In the Pacific, it’s clear enough which Pacific country made a sneak attack against U.S. bases in Hawaii – a miscue that was eventually answered by the only two atomic bombs dropped on cities – Hiroshima and Nagasaki.

It is interesting that Japan swoons and fulminates over the loss of life there. But those bombs spared perhaps a million American lives that might have been wagered in landings by U.S. forces on Japanese islands.

That was our motivation. And it was payback. Japan did indeed awaken the Sleeping Giant. Japan is notorious for its own revisionist tendencies, and has waxed eloquent on this topic.

But let’s close at this time with one brief excerpt from by Bryan Caplan and his Museum of Communism:

Both Stalin and Mao's Communist governments indisputably murdered more people in cold blood than even Hitler's Nazi regime did. This certainly establishes a powerful prima facie case for the proposition that Communism and Nazism are "morally equivalent." Once it is granted that a regime deliberately murdered millions of innocent people, it is difficult to see how any other achievement - the world's best highway or the world's biggest dam - could change one's final evaluation.

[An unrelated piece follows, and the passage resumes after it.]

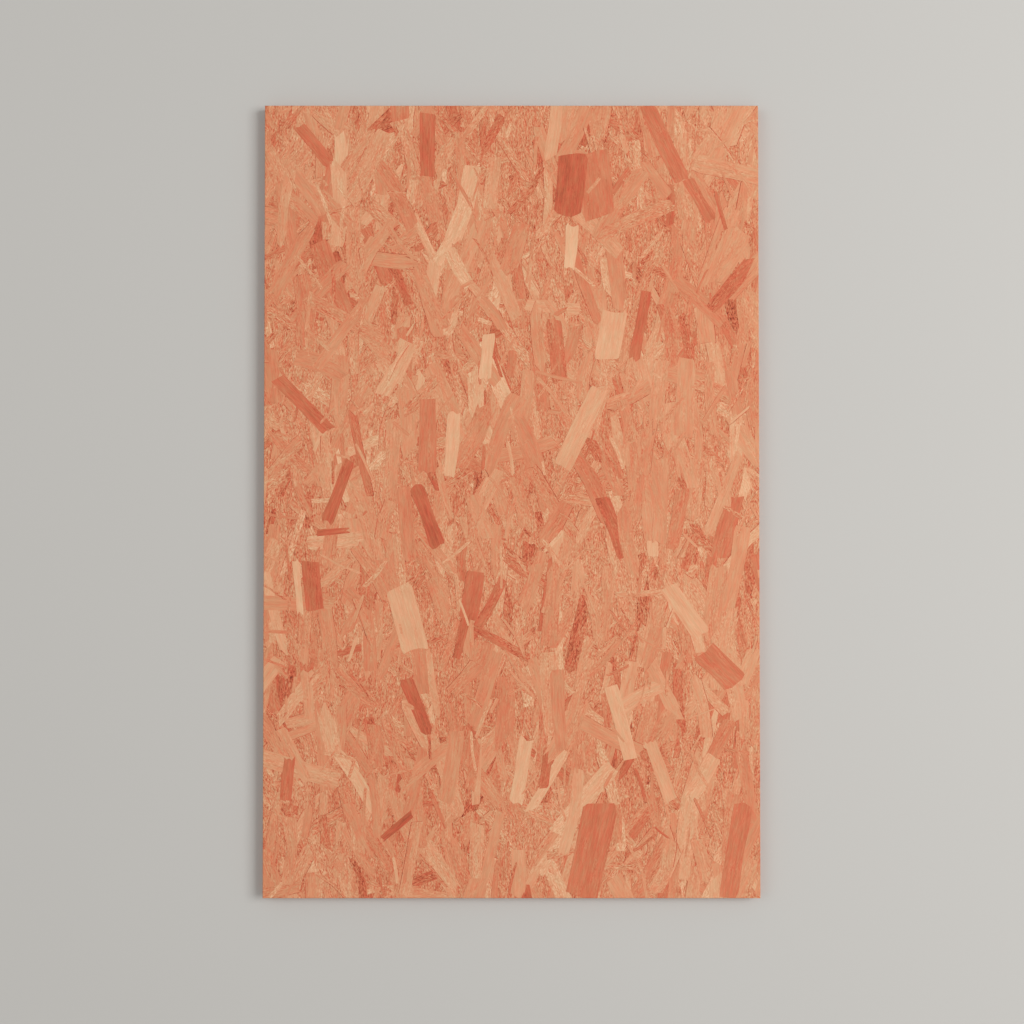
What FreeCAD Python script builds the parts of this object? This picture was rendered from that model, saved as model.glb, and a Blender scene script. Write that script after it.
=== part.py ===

Probably the most common distinction made between the Communists and the Nazis is that the former were misguided idealists, while the later were brutal thugs. Alternately, one might argue that the Communists ultimately wanted a world where all people would live together in harmony, while the Nazis wanted a world where the master race reigned supreme over a world purged of inferior races. In short, the difference between Communist and Nazi is supposed to be one of intentions.

Suffice it to say that, in either case, Nazis and Communists have had evil intent aplenty, and both exercised those ruthless objectives with a vengeance. More recently the world has seen ethnic cleansing, tribal vengeance and genocide arise in Africa, Southeast Asia and the Middle East.

But Communism still is the big brute when it comes to the box score of murder, mayhem and malevolence. That ominous presence creeps like a brooding shadow across freedom’s past, present and future.